そこで、上記のライトプラン的な夏期講習とサマーキャンプを合わせて、屋外遊びと勉強を組み合わせた短期の合宿などを考案しても面白いのではないかと思います。朝起きて勉強をして、日中は思い切り遊び、食後にまた勉強というような合宿です。通常のしっかり勉強する夏期講習や勉強合宿とは学習内容や目的を明確に差別化し、普段通塾していない子どもたちこそをターゲットにするのです。
「親の休みが取れず、旅行などに連れて行ってやれない」という主旨コメントもありますから、いっそのこと上記約8万円のレジャー費の一部もこちらに組み込んでもらうのです。

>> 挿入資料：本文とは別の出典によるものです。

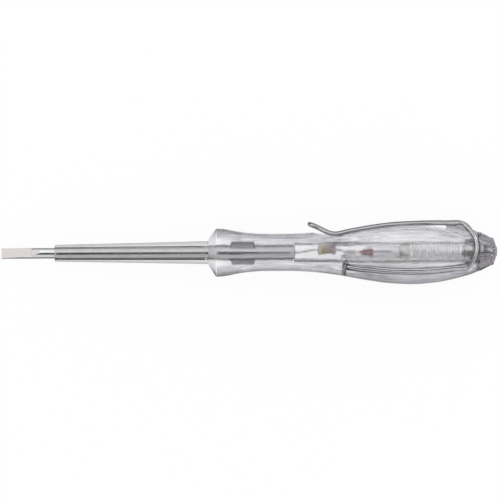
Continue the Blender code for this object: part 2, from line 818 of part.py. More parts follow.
def make_end_cap():
    hole = stud_radius + slip_gap
    hole_depth = stud_end_x + slip_gap - cap_x
    outline = [(hole_depth, 0), (hole_depth, hole), (0, hole)]
    outline += [(cap_length * x, cap_front_radius * r) for x, r in cap_shares]
    outline.append((cap_length, 0))
    cap = add_object("end_cap", turned_mesh("end_cap", outline, cap_segments), nickel, cap_x)

    flutes = []
    front_height = cap_front_radius + flute_radius - flute_sink
    rear_share = blend_table(flute_length / cap_length, cap_shares)
    rear_height = cap_front_radius * rear_share + flute_radius - flute_sink
    for k in range(flute_count):
        turn = Matrix.Rotation(flute_turn + 2 * math.pi * k / flute_count, 4, "X")
        run = (rear_height - front_height) / flute_length
        start = Vector((-overrun, 0, front_height - run * overrun))
        end = Vector((flute_length, 0, rear_height))
        flute = tube_mesh("flute", (turn @ start, turn @ end), flute_radius, flute_sides)
        flutes.append(flute)
    combine(cap, helper(joined_mesh("end_cap_flutes", flutes), cap_x))

    notches = []
    ring_x = cap_length * bump_ring_share
    ring_radius = cap_front_radius * blend_table(bump_ring_share, cap_shares)
    for k in range(bump_count):
        turn = Matrix.Rotation(2 * math.pi * (k + 0.5) / bump_count, 4, "X")
        out = Vector((1, 0, 1)).normalized() * bump_notch_radius
        along = Vector((-1, 0, 1)).normalized() * (2 * bump_notch_radius)
        middle = Vector((ring_x, 0, ring_radius)) + out / 2
        ends = (turn @ (middle - along), turn @ (middle + along))
        notches.append(tube_mesh("notch", ends, bump_notch_radius, notch_sides))
    combine(cap, helper(joined_mesh("end_cap_notches", notches), cap_x))


clear_scene()
steel = material("blade_steel", (0.62, 0.62, 0.62), 0.22, 1)
sleeve_plastic = material("sleeve_plastic", (0.9, 0.9, 0.92), 0.05, 0, 0.35)
clear_plastic = material("clear_plastic", (0.87, 0.87, 0.9), 0.04, 0, 0.35)
spring_steel = material("spring_steel", (0.66, 0.66, 0.67), 0.16, 1)
ceramic = material("resistor_ceramic", (0.62, 0.5, 0.36), 0.5)
tin = material("tinned_metal", (0.5, 0.44, 0.46), 0.35, 1)
brass = material("brass", (0.7, 0.58, 0.36), 0.3, 1)
red_glass = material("red_glass", (0.7, 0.22, 0.28), 0.15)
lamp_glass = material("lamp_glass", (0.92, 0.9, 0.92), 0.03, 0, 0.3)
nickel_wire = material("nickel_wire", (0.6, 0.6, 0.6), 0.25, 1)
nickel = material("nickel", (0.56, 0.55, 0.58), 0.25, 1)

tool = bpy.data.objects.new("tool", None)
bpy.context.scene.collection.objects.link(tool)
tool.rotation_euler = (clip_roll - math.pi / 2, 0, 0)

make_blade()
make_sleeve()
make_handle(make_clip())
make_resistor()
make_resistor_leads()
make_ferrule()
make_bead()
make_electrodes()
make_lamp_glass()
make_contact_cap()
make_spring()
make_seat()
make_stud()
make_end_cap()
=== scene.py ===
import math

import bpy
import numpy as np
from mathutils import Matrix, Vector


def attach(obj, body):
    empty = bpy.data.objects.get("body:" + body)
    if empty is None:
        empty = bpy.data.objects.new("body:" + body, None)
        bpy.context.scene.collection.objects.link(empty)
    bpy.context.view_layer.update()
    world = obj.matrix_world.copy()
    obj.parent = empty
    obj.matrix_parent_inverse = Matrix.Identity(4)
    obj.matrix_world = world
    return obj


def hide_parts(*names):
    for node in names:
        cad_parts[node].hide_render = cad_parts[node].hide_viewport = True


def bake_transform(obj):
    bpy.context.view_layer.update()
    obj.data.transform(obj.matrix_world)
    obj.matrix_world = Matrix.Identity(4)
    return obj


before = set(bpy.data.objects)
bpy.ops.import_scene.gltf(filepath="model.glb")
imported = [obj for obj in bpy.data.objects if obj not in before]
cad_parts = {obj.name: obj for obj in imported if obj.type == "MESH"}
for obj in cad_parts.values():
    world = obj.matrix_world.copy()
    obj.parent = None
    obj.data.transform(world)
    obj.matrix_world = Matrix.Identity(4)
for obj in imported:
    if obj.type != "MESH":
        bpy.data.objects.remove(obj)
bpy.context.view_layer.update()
print("frame loaded")

# All lengths of the pieces are millimetres in the tool's own frame: x from the blade's tip to the cap,
# z towards the clip, y square to both. Angles round the tool are counted from the clip's direction.
clipRoll = math.radians(4)
rollCos, rollSin = math.cos(clipRoll), math.sin(clipRoll)


# Turn about x, from the tool's frame to the part's, and millimetres to metres:
# Y = y sin(roll) + z cos(roll), Z = z sin(roll) - y cos(roll).
def toPart(points):
    x, y, z = np.moveaxis(np.asarray(points, float), -1, 0)
    return np.stack([x, y * rollSin + z * rollCos, z * rollSin - y * rollCos], axis=-1) * 0.001


# Share s of the way from a to b.
def between(a, b, s):
    return a + (b - a) * s


# Share of the way up a ramp of this length, from start: (x - start) / length, kept between 0 and 1.
def ramp(x, start, length):
    return np.clip((x - start) / length, 0, 1)


# Soft step: 3 s^2 - 2 s^3.
def softStep(s):
    return s * s * (3 - 2 * s)


# A divisor's size, kept off nought.
def notZero(value):
    return np.maximum(np.abs(value), 1e-6)


# One cubic piece, w long, from a with slope p to b with slope q, at share t.
def cubicPiece(a, p, b, q, w, t):
    return (a * (1 + 2 * t) * (1 - t) ** 2 + p * w * t * (1 - t) ** 2
            + b * t * t * (3 - 2 * t) + q * w * t * t * (t - 1))


# Cubic pieces through a table of (share, value): each slope is the chord between its neighbours.
def readTable(shares, table):
    xs, ys = np.array(table, float).T
    slopes = np.zeros(len(xs))
    slopes[1:-1] = (ys[2:] - ys[:-2]) / (xs[2:] - xs[:-2])
    shares = np.clip(shares, xs[0], xs[-1])
    i = np.clip(np.searchsorted(xs, shares) - 1, 0, len(xs) - 2)
    w = xs[i + 1] - xs[i]
    return cubicPiece(ys[i], slopes[i], ys[i + 1], slopes[i + 1], w, (shares - xs[i]) / w)


# The same cubic pieces in space, read at even steps along the chords' summed length. The way at a key lies
# between its two chords' ways, nearer to the shorter one's.
def smoothCurve(keys, step):
    keys = np.array(keys, float)
    lengths = np.linalg.norm(np.diff(keys, axis=0), axis=1)
    chords = np.diff(keys, axis=0) / lengths[:, None]
    share = (lengths[:-1] / (lengths[:-1] + lengths[1:]))[:, None]
    ways = np.vstack([chords[:1], between(chords[:-1], chords[1:], share), chords[-1:]])
    ends = np.concatenate([[0], np.cumsum(lengths)])
    s = np.linspace(0, ends[-1], max(6, int(ends[-1] / step) + 1))
    i = np.clip(np.searchsorted(ends, s, side="right") - 1, 0, len(lengths) - 1)
    w = lengths[i][:, None]
    return cubicPiece(keys[i], ways[i], keys[i + 1], ways[i + 1], w, (s - ends[i])[:, None] / w)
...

「宿題で分からない箇所が出てきても、教え方に困った…理解してくれないとなおさらどうしてよいのかわからなかった」という母親のコメントもありました。「夏休みにしかできないような貴重な体験をさせてあげられて、塾の先生が1学期の復習をしてくれる。2学期の予習をしてくれる。夏休みの宿題を見てくれる」となれば、親にとっては大変魅力的に感じられるのではないでしょうか。
特に、夏休みが始まったばかりの7月後半は夏休みに生活が乱れないようにするために重要な時期。
また、2学期が始まる直前の8月20日以降は、夏休みモードを学校モードに切り替えるために重要な時期です。
お盆は家族で帰省などを楽しんでもらい、その前後、夏休みの最初と最後に、「外遊び&お勉強」の「ハイブリッド合宿」を実施してみるというアイディアです。
しかも、同じ釜のメシを食った仲間はいやがおうにも結束が強まります。本科コースへの接続の可能性も高いのではないかと思います。中学1年生からの早期顧客囲い込みを狙った夏の集客イベントの一案として企画されてみてはいかがでしょうか。
実際、JTBやキッザニアは「旅いく」として、子どもに自然体験や仕事体験ができるさまざまなプログラムの提供をはじめています。
すでに、夏期講習の募集準備は終わられている頃かと思いますが、夏期講習とは別に学習塾ならではの「考えること」をうまく組み込んだ「サマースクール」や「サマーキャンプ」として、夏休み期間中の新たなサービスが提供できるかもしれませんね。